* start Dataset content *

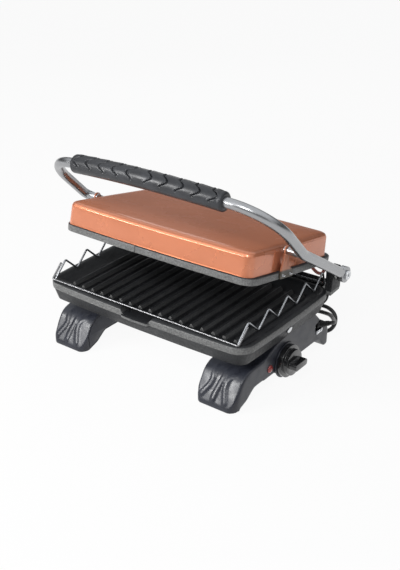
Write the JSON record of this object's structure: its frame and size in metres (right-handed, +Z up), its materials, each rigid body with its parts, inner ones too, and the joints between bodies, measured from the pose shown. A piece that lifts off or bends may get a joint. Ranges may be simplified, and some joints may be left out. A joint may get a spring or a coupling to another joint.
{
  "type": "electric indoor grill with lid",
  "caption": "Electric contact grill: ribbed pan on bridge legs, self-levelling lid on a bail handle, lift-out skewer rack and a thermostat knob.",
  "frame": {"origin": "centre of the grill's bounding box on the floor, mains lead left out", "axes": "+X to the right across the front, -Y towards the front, +Z up; the lid stands half open at rest"},
  "size_m": [0.4496, 0.3869, 0.3384],
  "materials": {
    "nonstick_cast": "dark non-stick coating on cast aluminium",
    "heater_sheath": "oxidised steel sheath",
    "sheet_steel": "plain sheet steel",
    "screw_steel": "zinc-plated steel",
    "leg_plastic": "satin heat-resistant moulding",
    "foot_rubber": "black rubber",
    "ceramic": "pale insulating moulding",
    "red_lens": "clear red lens",
    "lamp": "small neon lamp",
    "cord_jacket": "black rubber jacket",
    "knob_plastic": "glossy black moulding",
    "washer_plastic": "pale washer",
    "lead_silicone": "salmon silicone sleeve",
    "satin_aluminium": "satin anodised tube",
    "grip_rubber": "dark textured grip",
    "copper_cover": "satin copper-coloured coating on drawn steel",
    "chrome_wire": "bright chromed wire"
  },
  "bodies": {
    "base": {"grill_pan": "nonstick_cast", "lower_heating_element": "heater_sheath", "base_cover": "sheet_steel", "base_cover_screws": "screw_steel", "left_leg": "leg_plastic", "right_leg": "leg_plastic", "left_leg_cover": "leg_plastic", "right_leg_cover": "leg_plastic", "leg_screws": "screw_steel", "rubber_feet": "foot_rubber", "side_rivets": "screw_steel", "thermostat_body": "ceramic", "thermostat_nut": "screw_steel", "dial_ring": "leg_plastic", "indicator_lens": "red_lens", "indicator_lamp": "lamp", "terminal_block": "ceramic", "cord_clamp": "screw_steel", "clamp_screws": "screw_steel", "strain_relief": "cord_jacket", "power_cord": "cord_jacket", "cord_coil": "cord_jacket", "coil_tie": "foot_rubber", "plug_body": "cord_jacket", "plug_pins": "screw_steel", "hinge_pins": "screw_steel", "hinge_washers": "washer_plastic", "lead_elbow": "knob_plastic", "lead_tail": "lead_silicone"},
    "knob": {"thermostat_shaft": "screw_steel", "control_knob": "knob_plastic"},
    "bail": {"bail_tube": "satin_aluminium", "bail_eyes": "satin_aluminium", "bail_grip": "grip_rubber", "lid_pivot_pins": "satin_aluminium", "lid_lead": "lead_silicone"},
    "lid": {"upper_plate": "nonstick_cast", "upper_heating_element": "heater_sheath", "lid_reflector": "sheet_steel", "lid_cover": "copper_cover", "lid_cover_screws": "screw_steel", "lid_brackets": "sheet_steel", "bracket_screws": "screw_steel", "lead_grommet": "foot_rubber"},
    "rack": {"rack_left_zigzag": "chrome_wire", "rack_right_zigzag": "chrome_wire", "rack_front_wire": "chrome_wire", "rack_back_wire": "chrome_wire"}
  },
  "joints": [
    {"name": "bail_hinge", "type": "hinge", "parent": "base", "child": "bail", "pos_m": [0, 0.12, 0.1414], "axis": [-1, 0, 0], "range_deg": [-11, 65]},
    {"name": "lid_tilt", "type": "hinge", "parent": "bail", "child": "lid", "pos_m": [0, -0.008, 0.2225], "axis": [1, 0, 0], "range_deg": [0, 5.5], "deforming": ["lid_lead"]},
    {"name": "rack_out", "type": "slide", "parent": "base", "child": "rack", "axis": [0, -1, 0], "range_m": [0, 0.3]},
    {"name": "knob_turn", "type": "hinge", "parent": "base", "child": "knob", "pos_m": [0.189, -0.001, 0.033], "axis": [1, 0, 0], "range_deg": [0, 270]}
  ]
}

* end Dataset content *

## [To be done]
Output the lines above verbatim and in full.

## [Output]
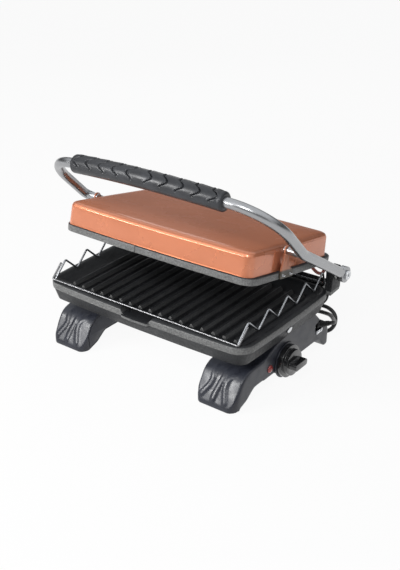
Write the JSON record of this object's structure: its frame and size in metres (right-handed, +Z up), its materials, each rigid body with its parts, inner ones too, and the joints between bodies, measured from the pose shown. A piece that lifts off or bends may get a joint. Ranges may be simplified, and some joints may be left out. A joint may get a spring or a coupling to another joint.
{
  "type": "electric indoor grill with lid",
  "caption": "Electric contact grill: ribbed pan on bridge legs, self-levelling lid on a bail handle, lift-out skewer rack and a thermostat knob.",
  "frame": {"origin": "centre of the grill's bounding box on the floor, mains lead left out", "axes": "+X to the right across the front, -Y towards the front, +Z up; the lid stands half open at rest"},
  "size_m": [0.4496, 0.3869, 0.3384],
  "materials": {
    "nonstick_cast": "dark non-stick coating on cast aluminium",
    "heater_sheath": "oxidised steel sheath",
    "sheet_steel": "plain sheet steel",
    "screw_steel": "zinc-plated steel",
    "leg_plastic": "satin heat-resistant moulding",
    "foot_rubber": "black rubber",
    "ceramic": "pale insulating moulding",
    "red_lens": "clear red lens",
    "lamp": "small neon lamp",
    "cord_jacket": "black rubber jacket",
    "knob_plastic": "glossy black moulding",
    "washer_plastic": "pale washer",
    "lead_silicone": "salmon silicone sleeve",
    "satin_aluminium": "satin anodised tube",
    "grip_rubber": "dark textured grip",
    "copper_cover": "satin copper-coloured coating on drawn steel",
    "chrome_wire": "bright chromed wire"
  },
  "bodies": {
    "base": {"grill_pan": "nonstick_cast", "lower_heating_element": "heater_sheath", "base_cover": "sheet_steel", "base_cover_screws": "screw_steel", "left_leg": "leg_plastic", "right_leg": "leg_plastic", "left_leg_cover": "leg_plastic", "right_leg_cover": "leg_plastic", "leg_screws": "screw_steel", "rubber_feet": "foot_rubber", "side_rivets": "screw_steel", "thermostat_body": "ceramic", "thermostat_nut": "screw_steel", "dial_ring": "leg_plastic", "indicator_lens": "red_lens", "indicator_lamp": "lamp", "terminal_block": "ceramic", "cord_clamp": "screw_steel", "clamp_screws": "screw_steel", "strain_relief": "cord_jacket", "power_cord": "cord_jacket", "cord_coil": "cord_jacket", "coil_tie": "foot_rubber", "plug_body": "cord_jacket", "plug_pins": "screw_steel", "hinge_pins": "screw_steel", "hinge_washers": "washer_plastic", "lead_elbow": "knob_plastic", "lead_tail": "lead_silicone"},
    "knob": {"thermostat_shaft": "screw_steel", "control_knob": "knob_plastic"},
    "bail": {"bail_tube": "satin_aluminium", "bail_eyes": "satin_aluminium", "bail_grip": "grip_rubber", "lid_pivot_pins": "satin_aluminium", "lid_lead": "lead_silicone"},
    "lid": {"upper_plate": "nonstick_cast", "upper_heating_element": "heater_sheath", "lid_reflector": "sheet_steel", "lid_cover": "copper_cover", "lid_cover_screws": "screw_steel", "lid_brackets": "sheet_steel", "bracket_screws": "screw_steel", "lead_grommet": "foot_rubber"},
    "rack": {"rack_left_zigzag": "chrome_wire", "rack_right_zigzag": "chrome_wire", "rack_front_wire": "chrome_wire", "rack_back_wire": "chrome_wire"}
  },
  "joints": [
    {"name": "bail_hinge", "type": "hinge", "parent": "base", "child": "bail", "pos_m": [0, 0.12, 0.1414], "axis": [-1, 0, 0], "range_deg": [-11, 65]},
    {"name": "lid_tilt", "type": "hinge", "parent": "bail", "child": "lid", "pos_m": [0, -0.008, 0.2225], "axis": [1, 0, 0], "range_deg": [0, 5.5], "deforming": ["lid_lead"]},
    {"name": "rack_out", "type": "slide", "parent": "base", "child": "rack", "axis": [0, -1, 0], "range_m": [0, 0.3]},
    {"name": "knob_turn", "type": "hinge", "parent": "base", "child": "knob", "pos_m": [0.189, -0.001, 0.033], "axis": [1, 0, 0], "range_deg": [0, 270]}
  ]
}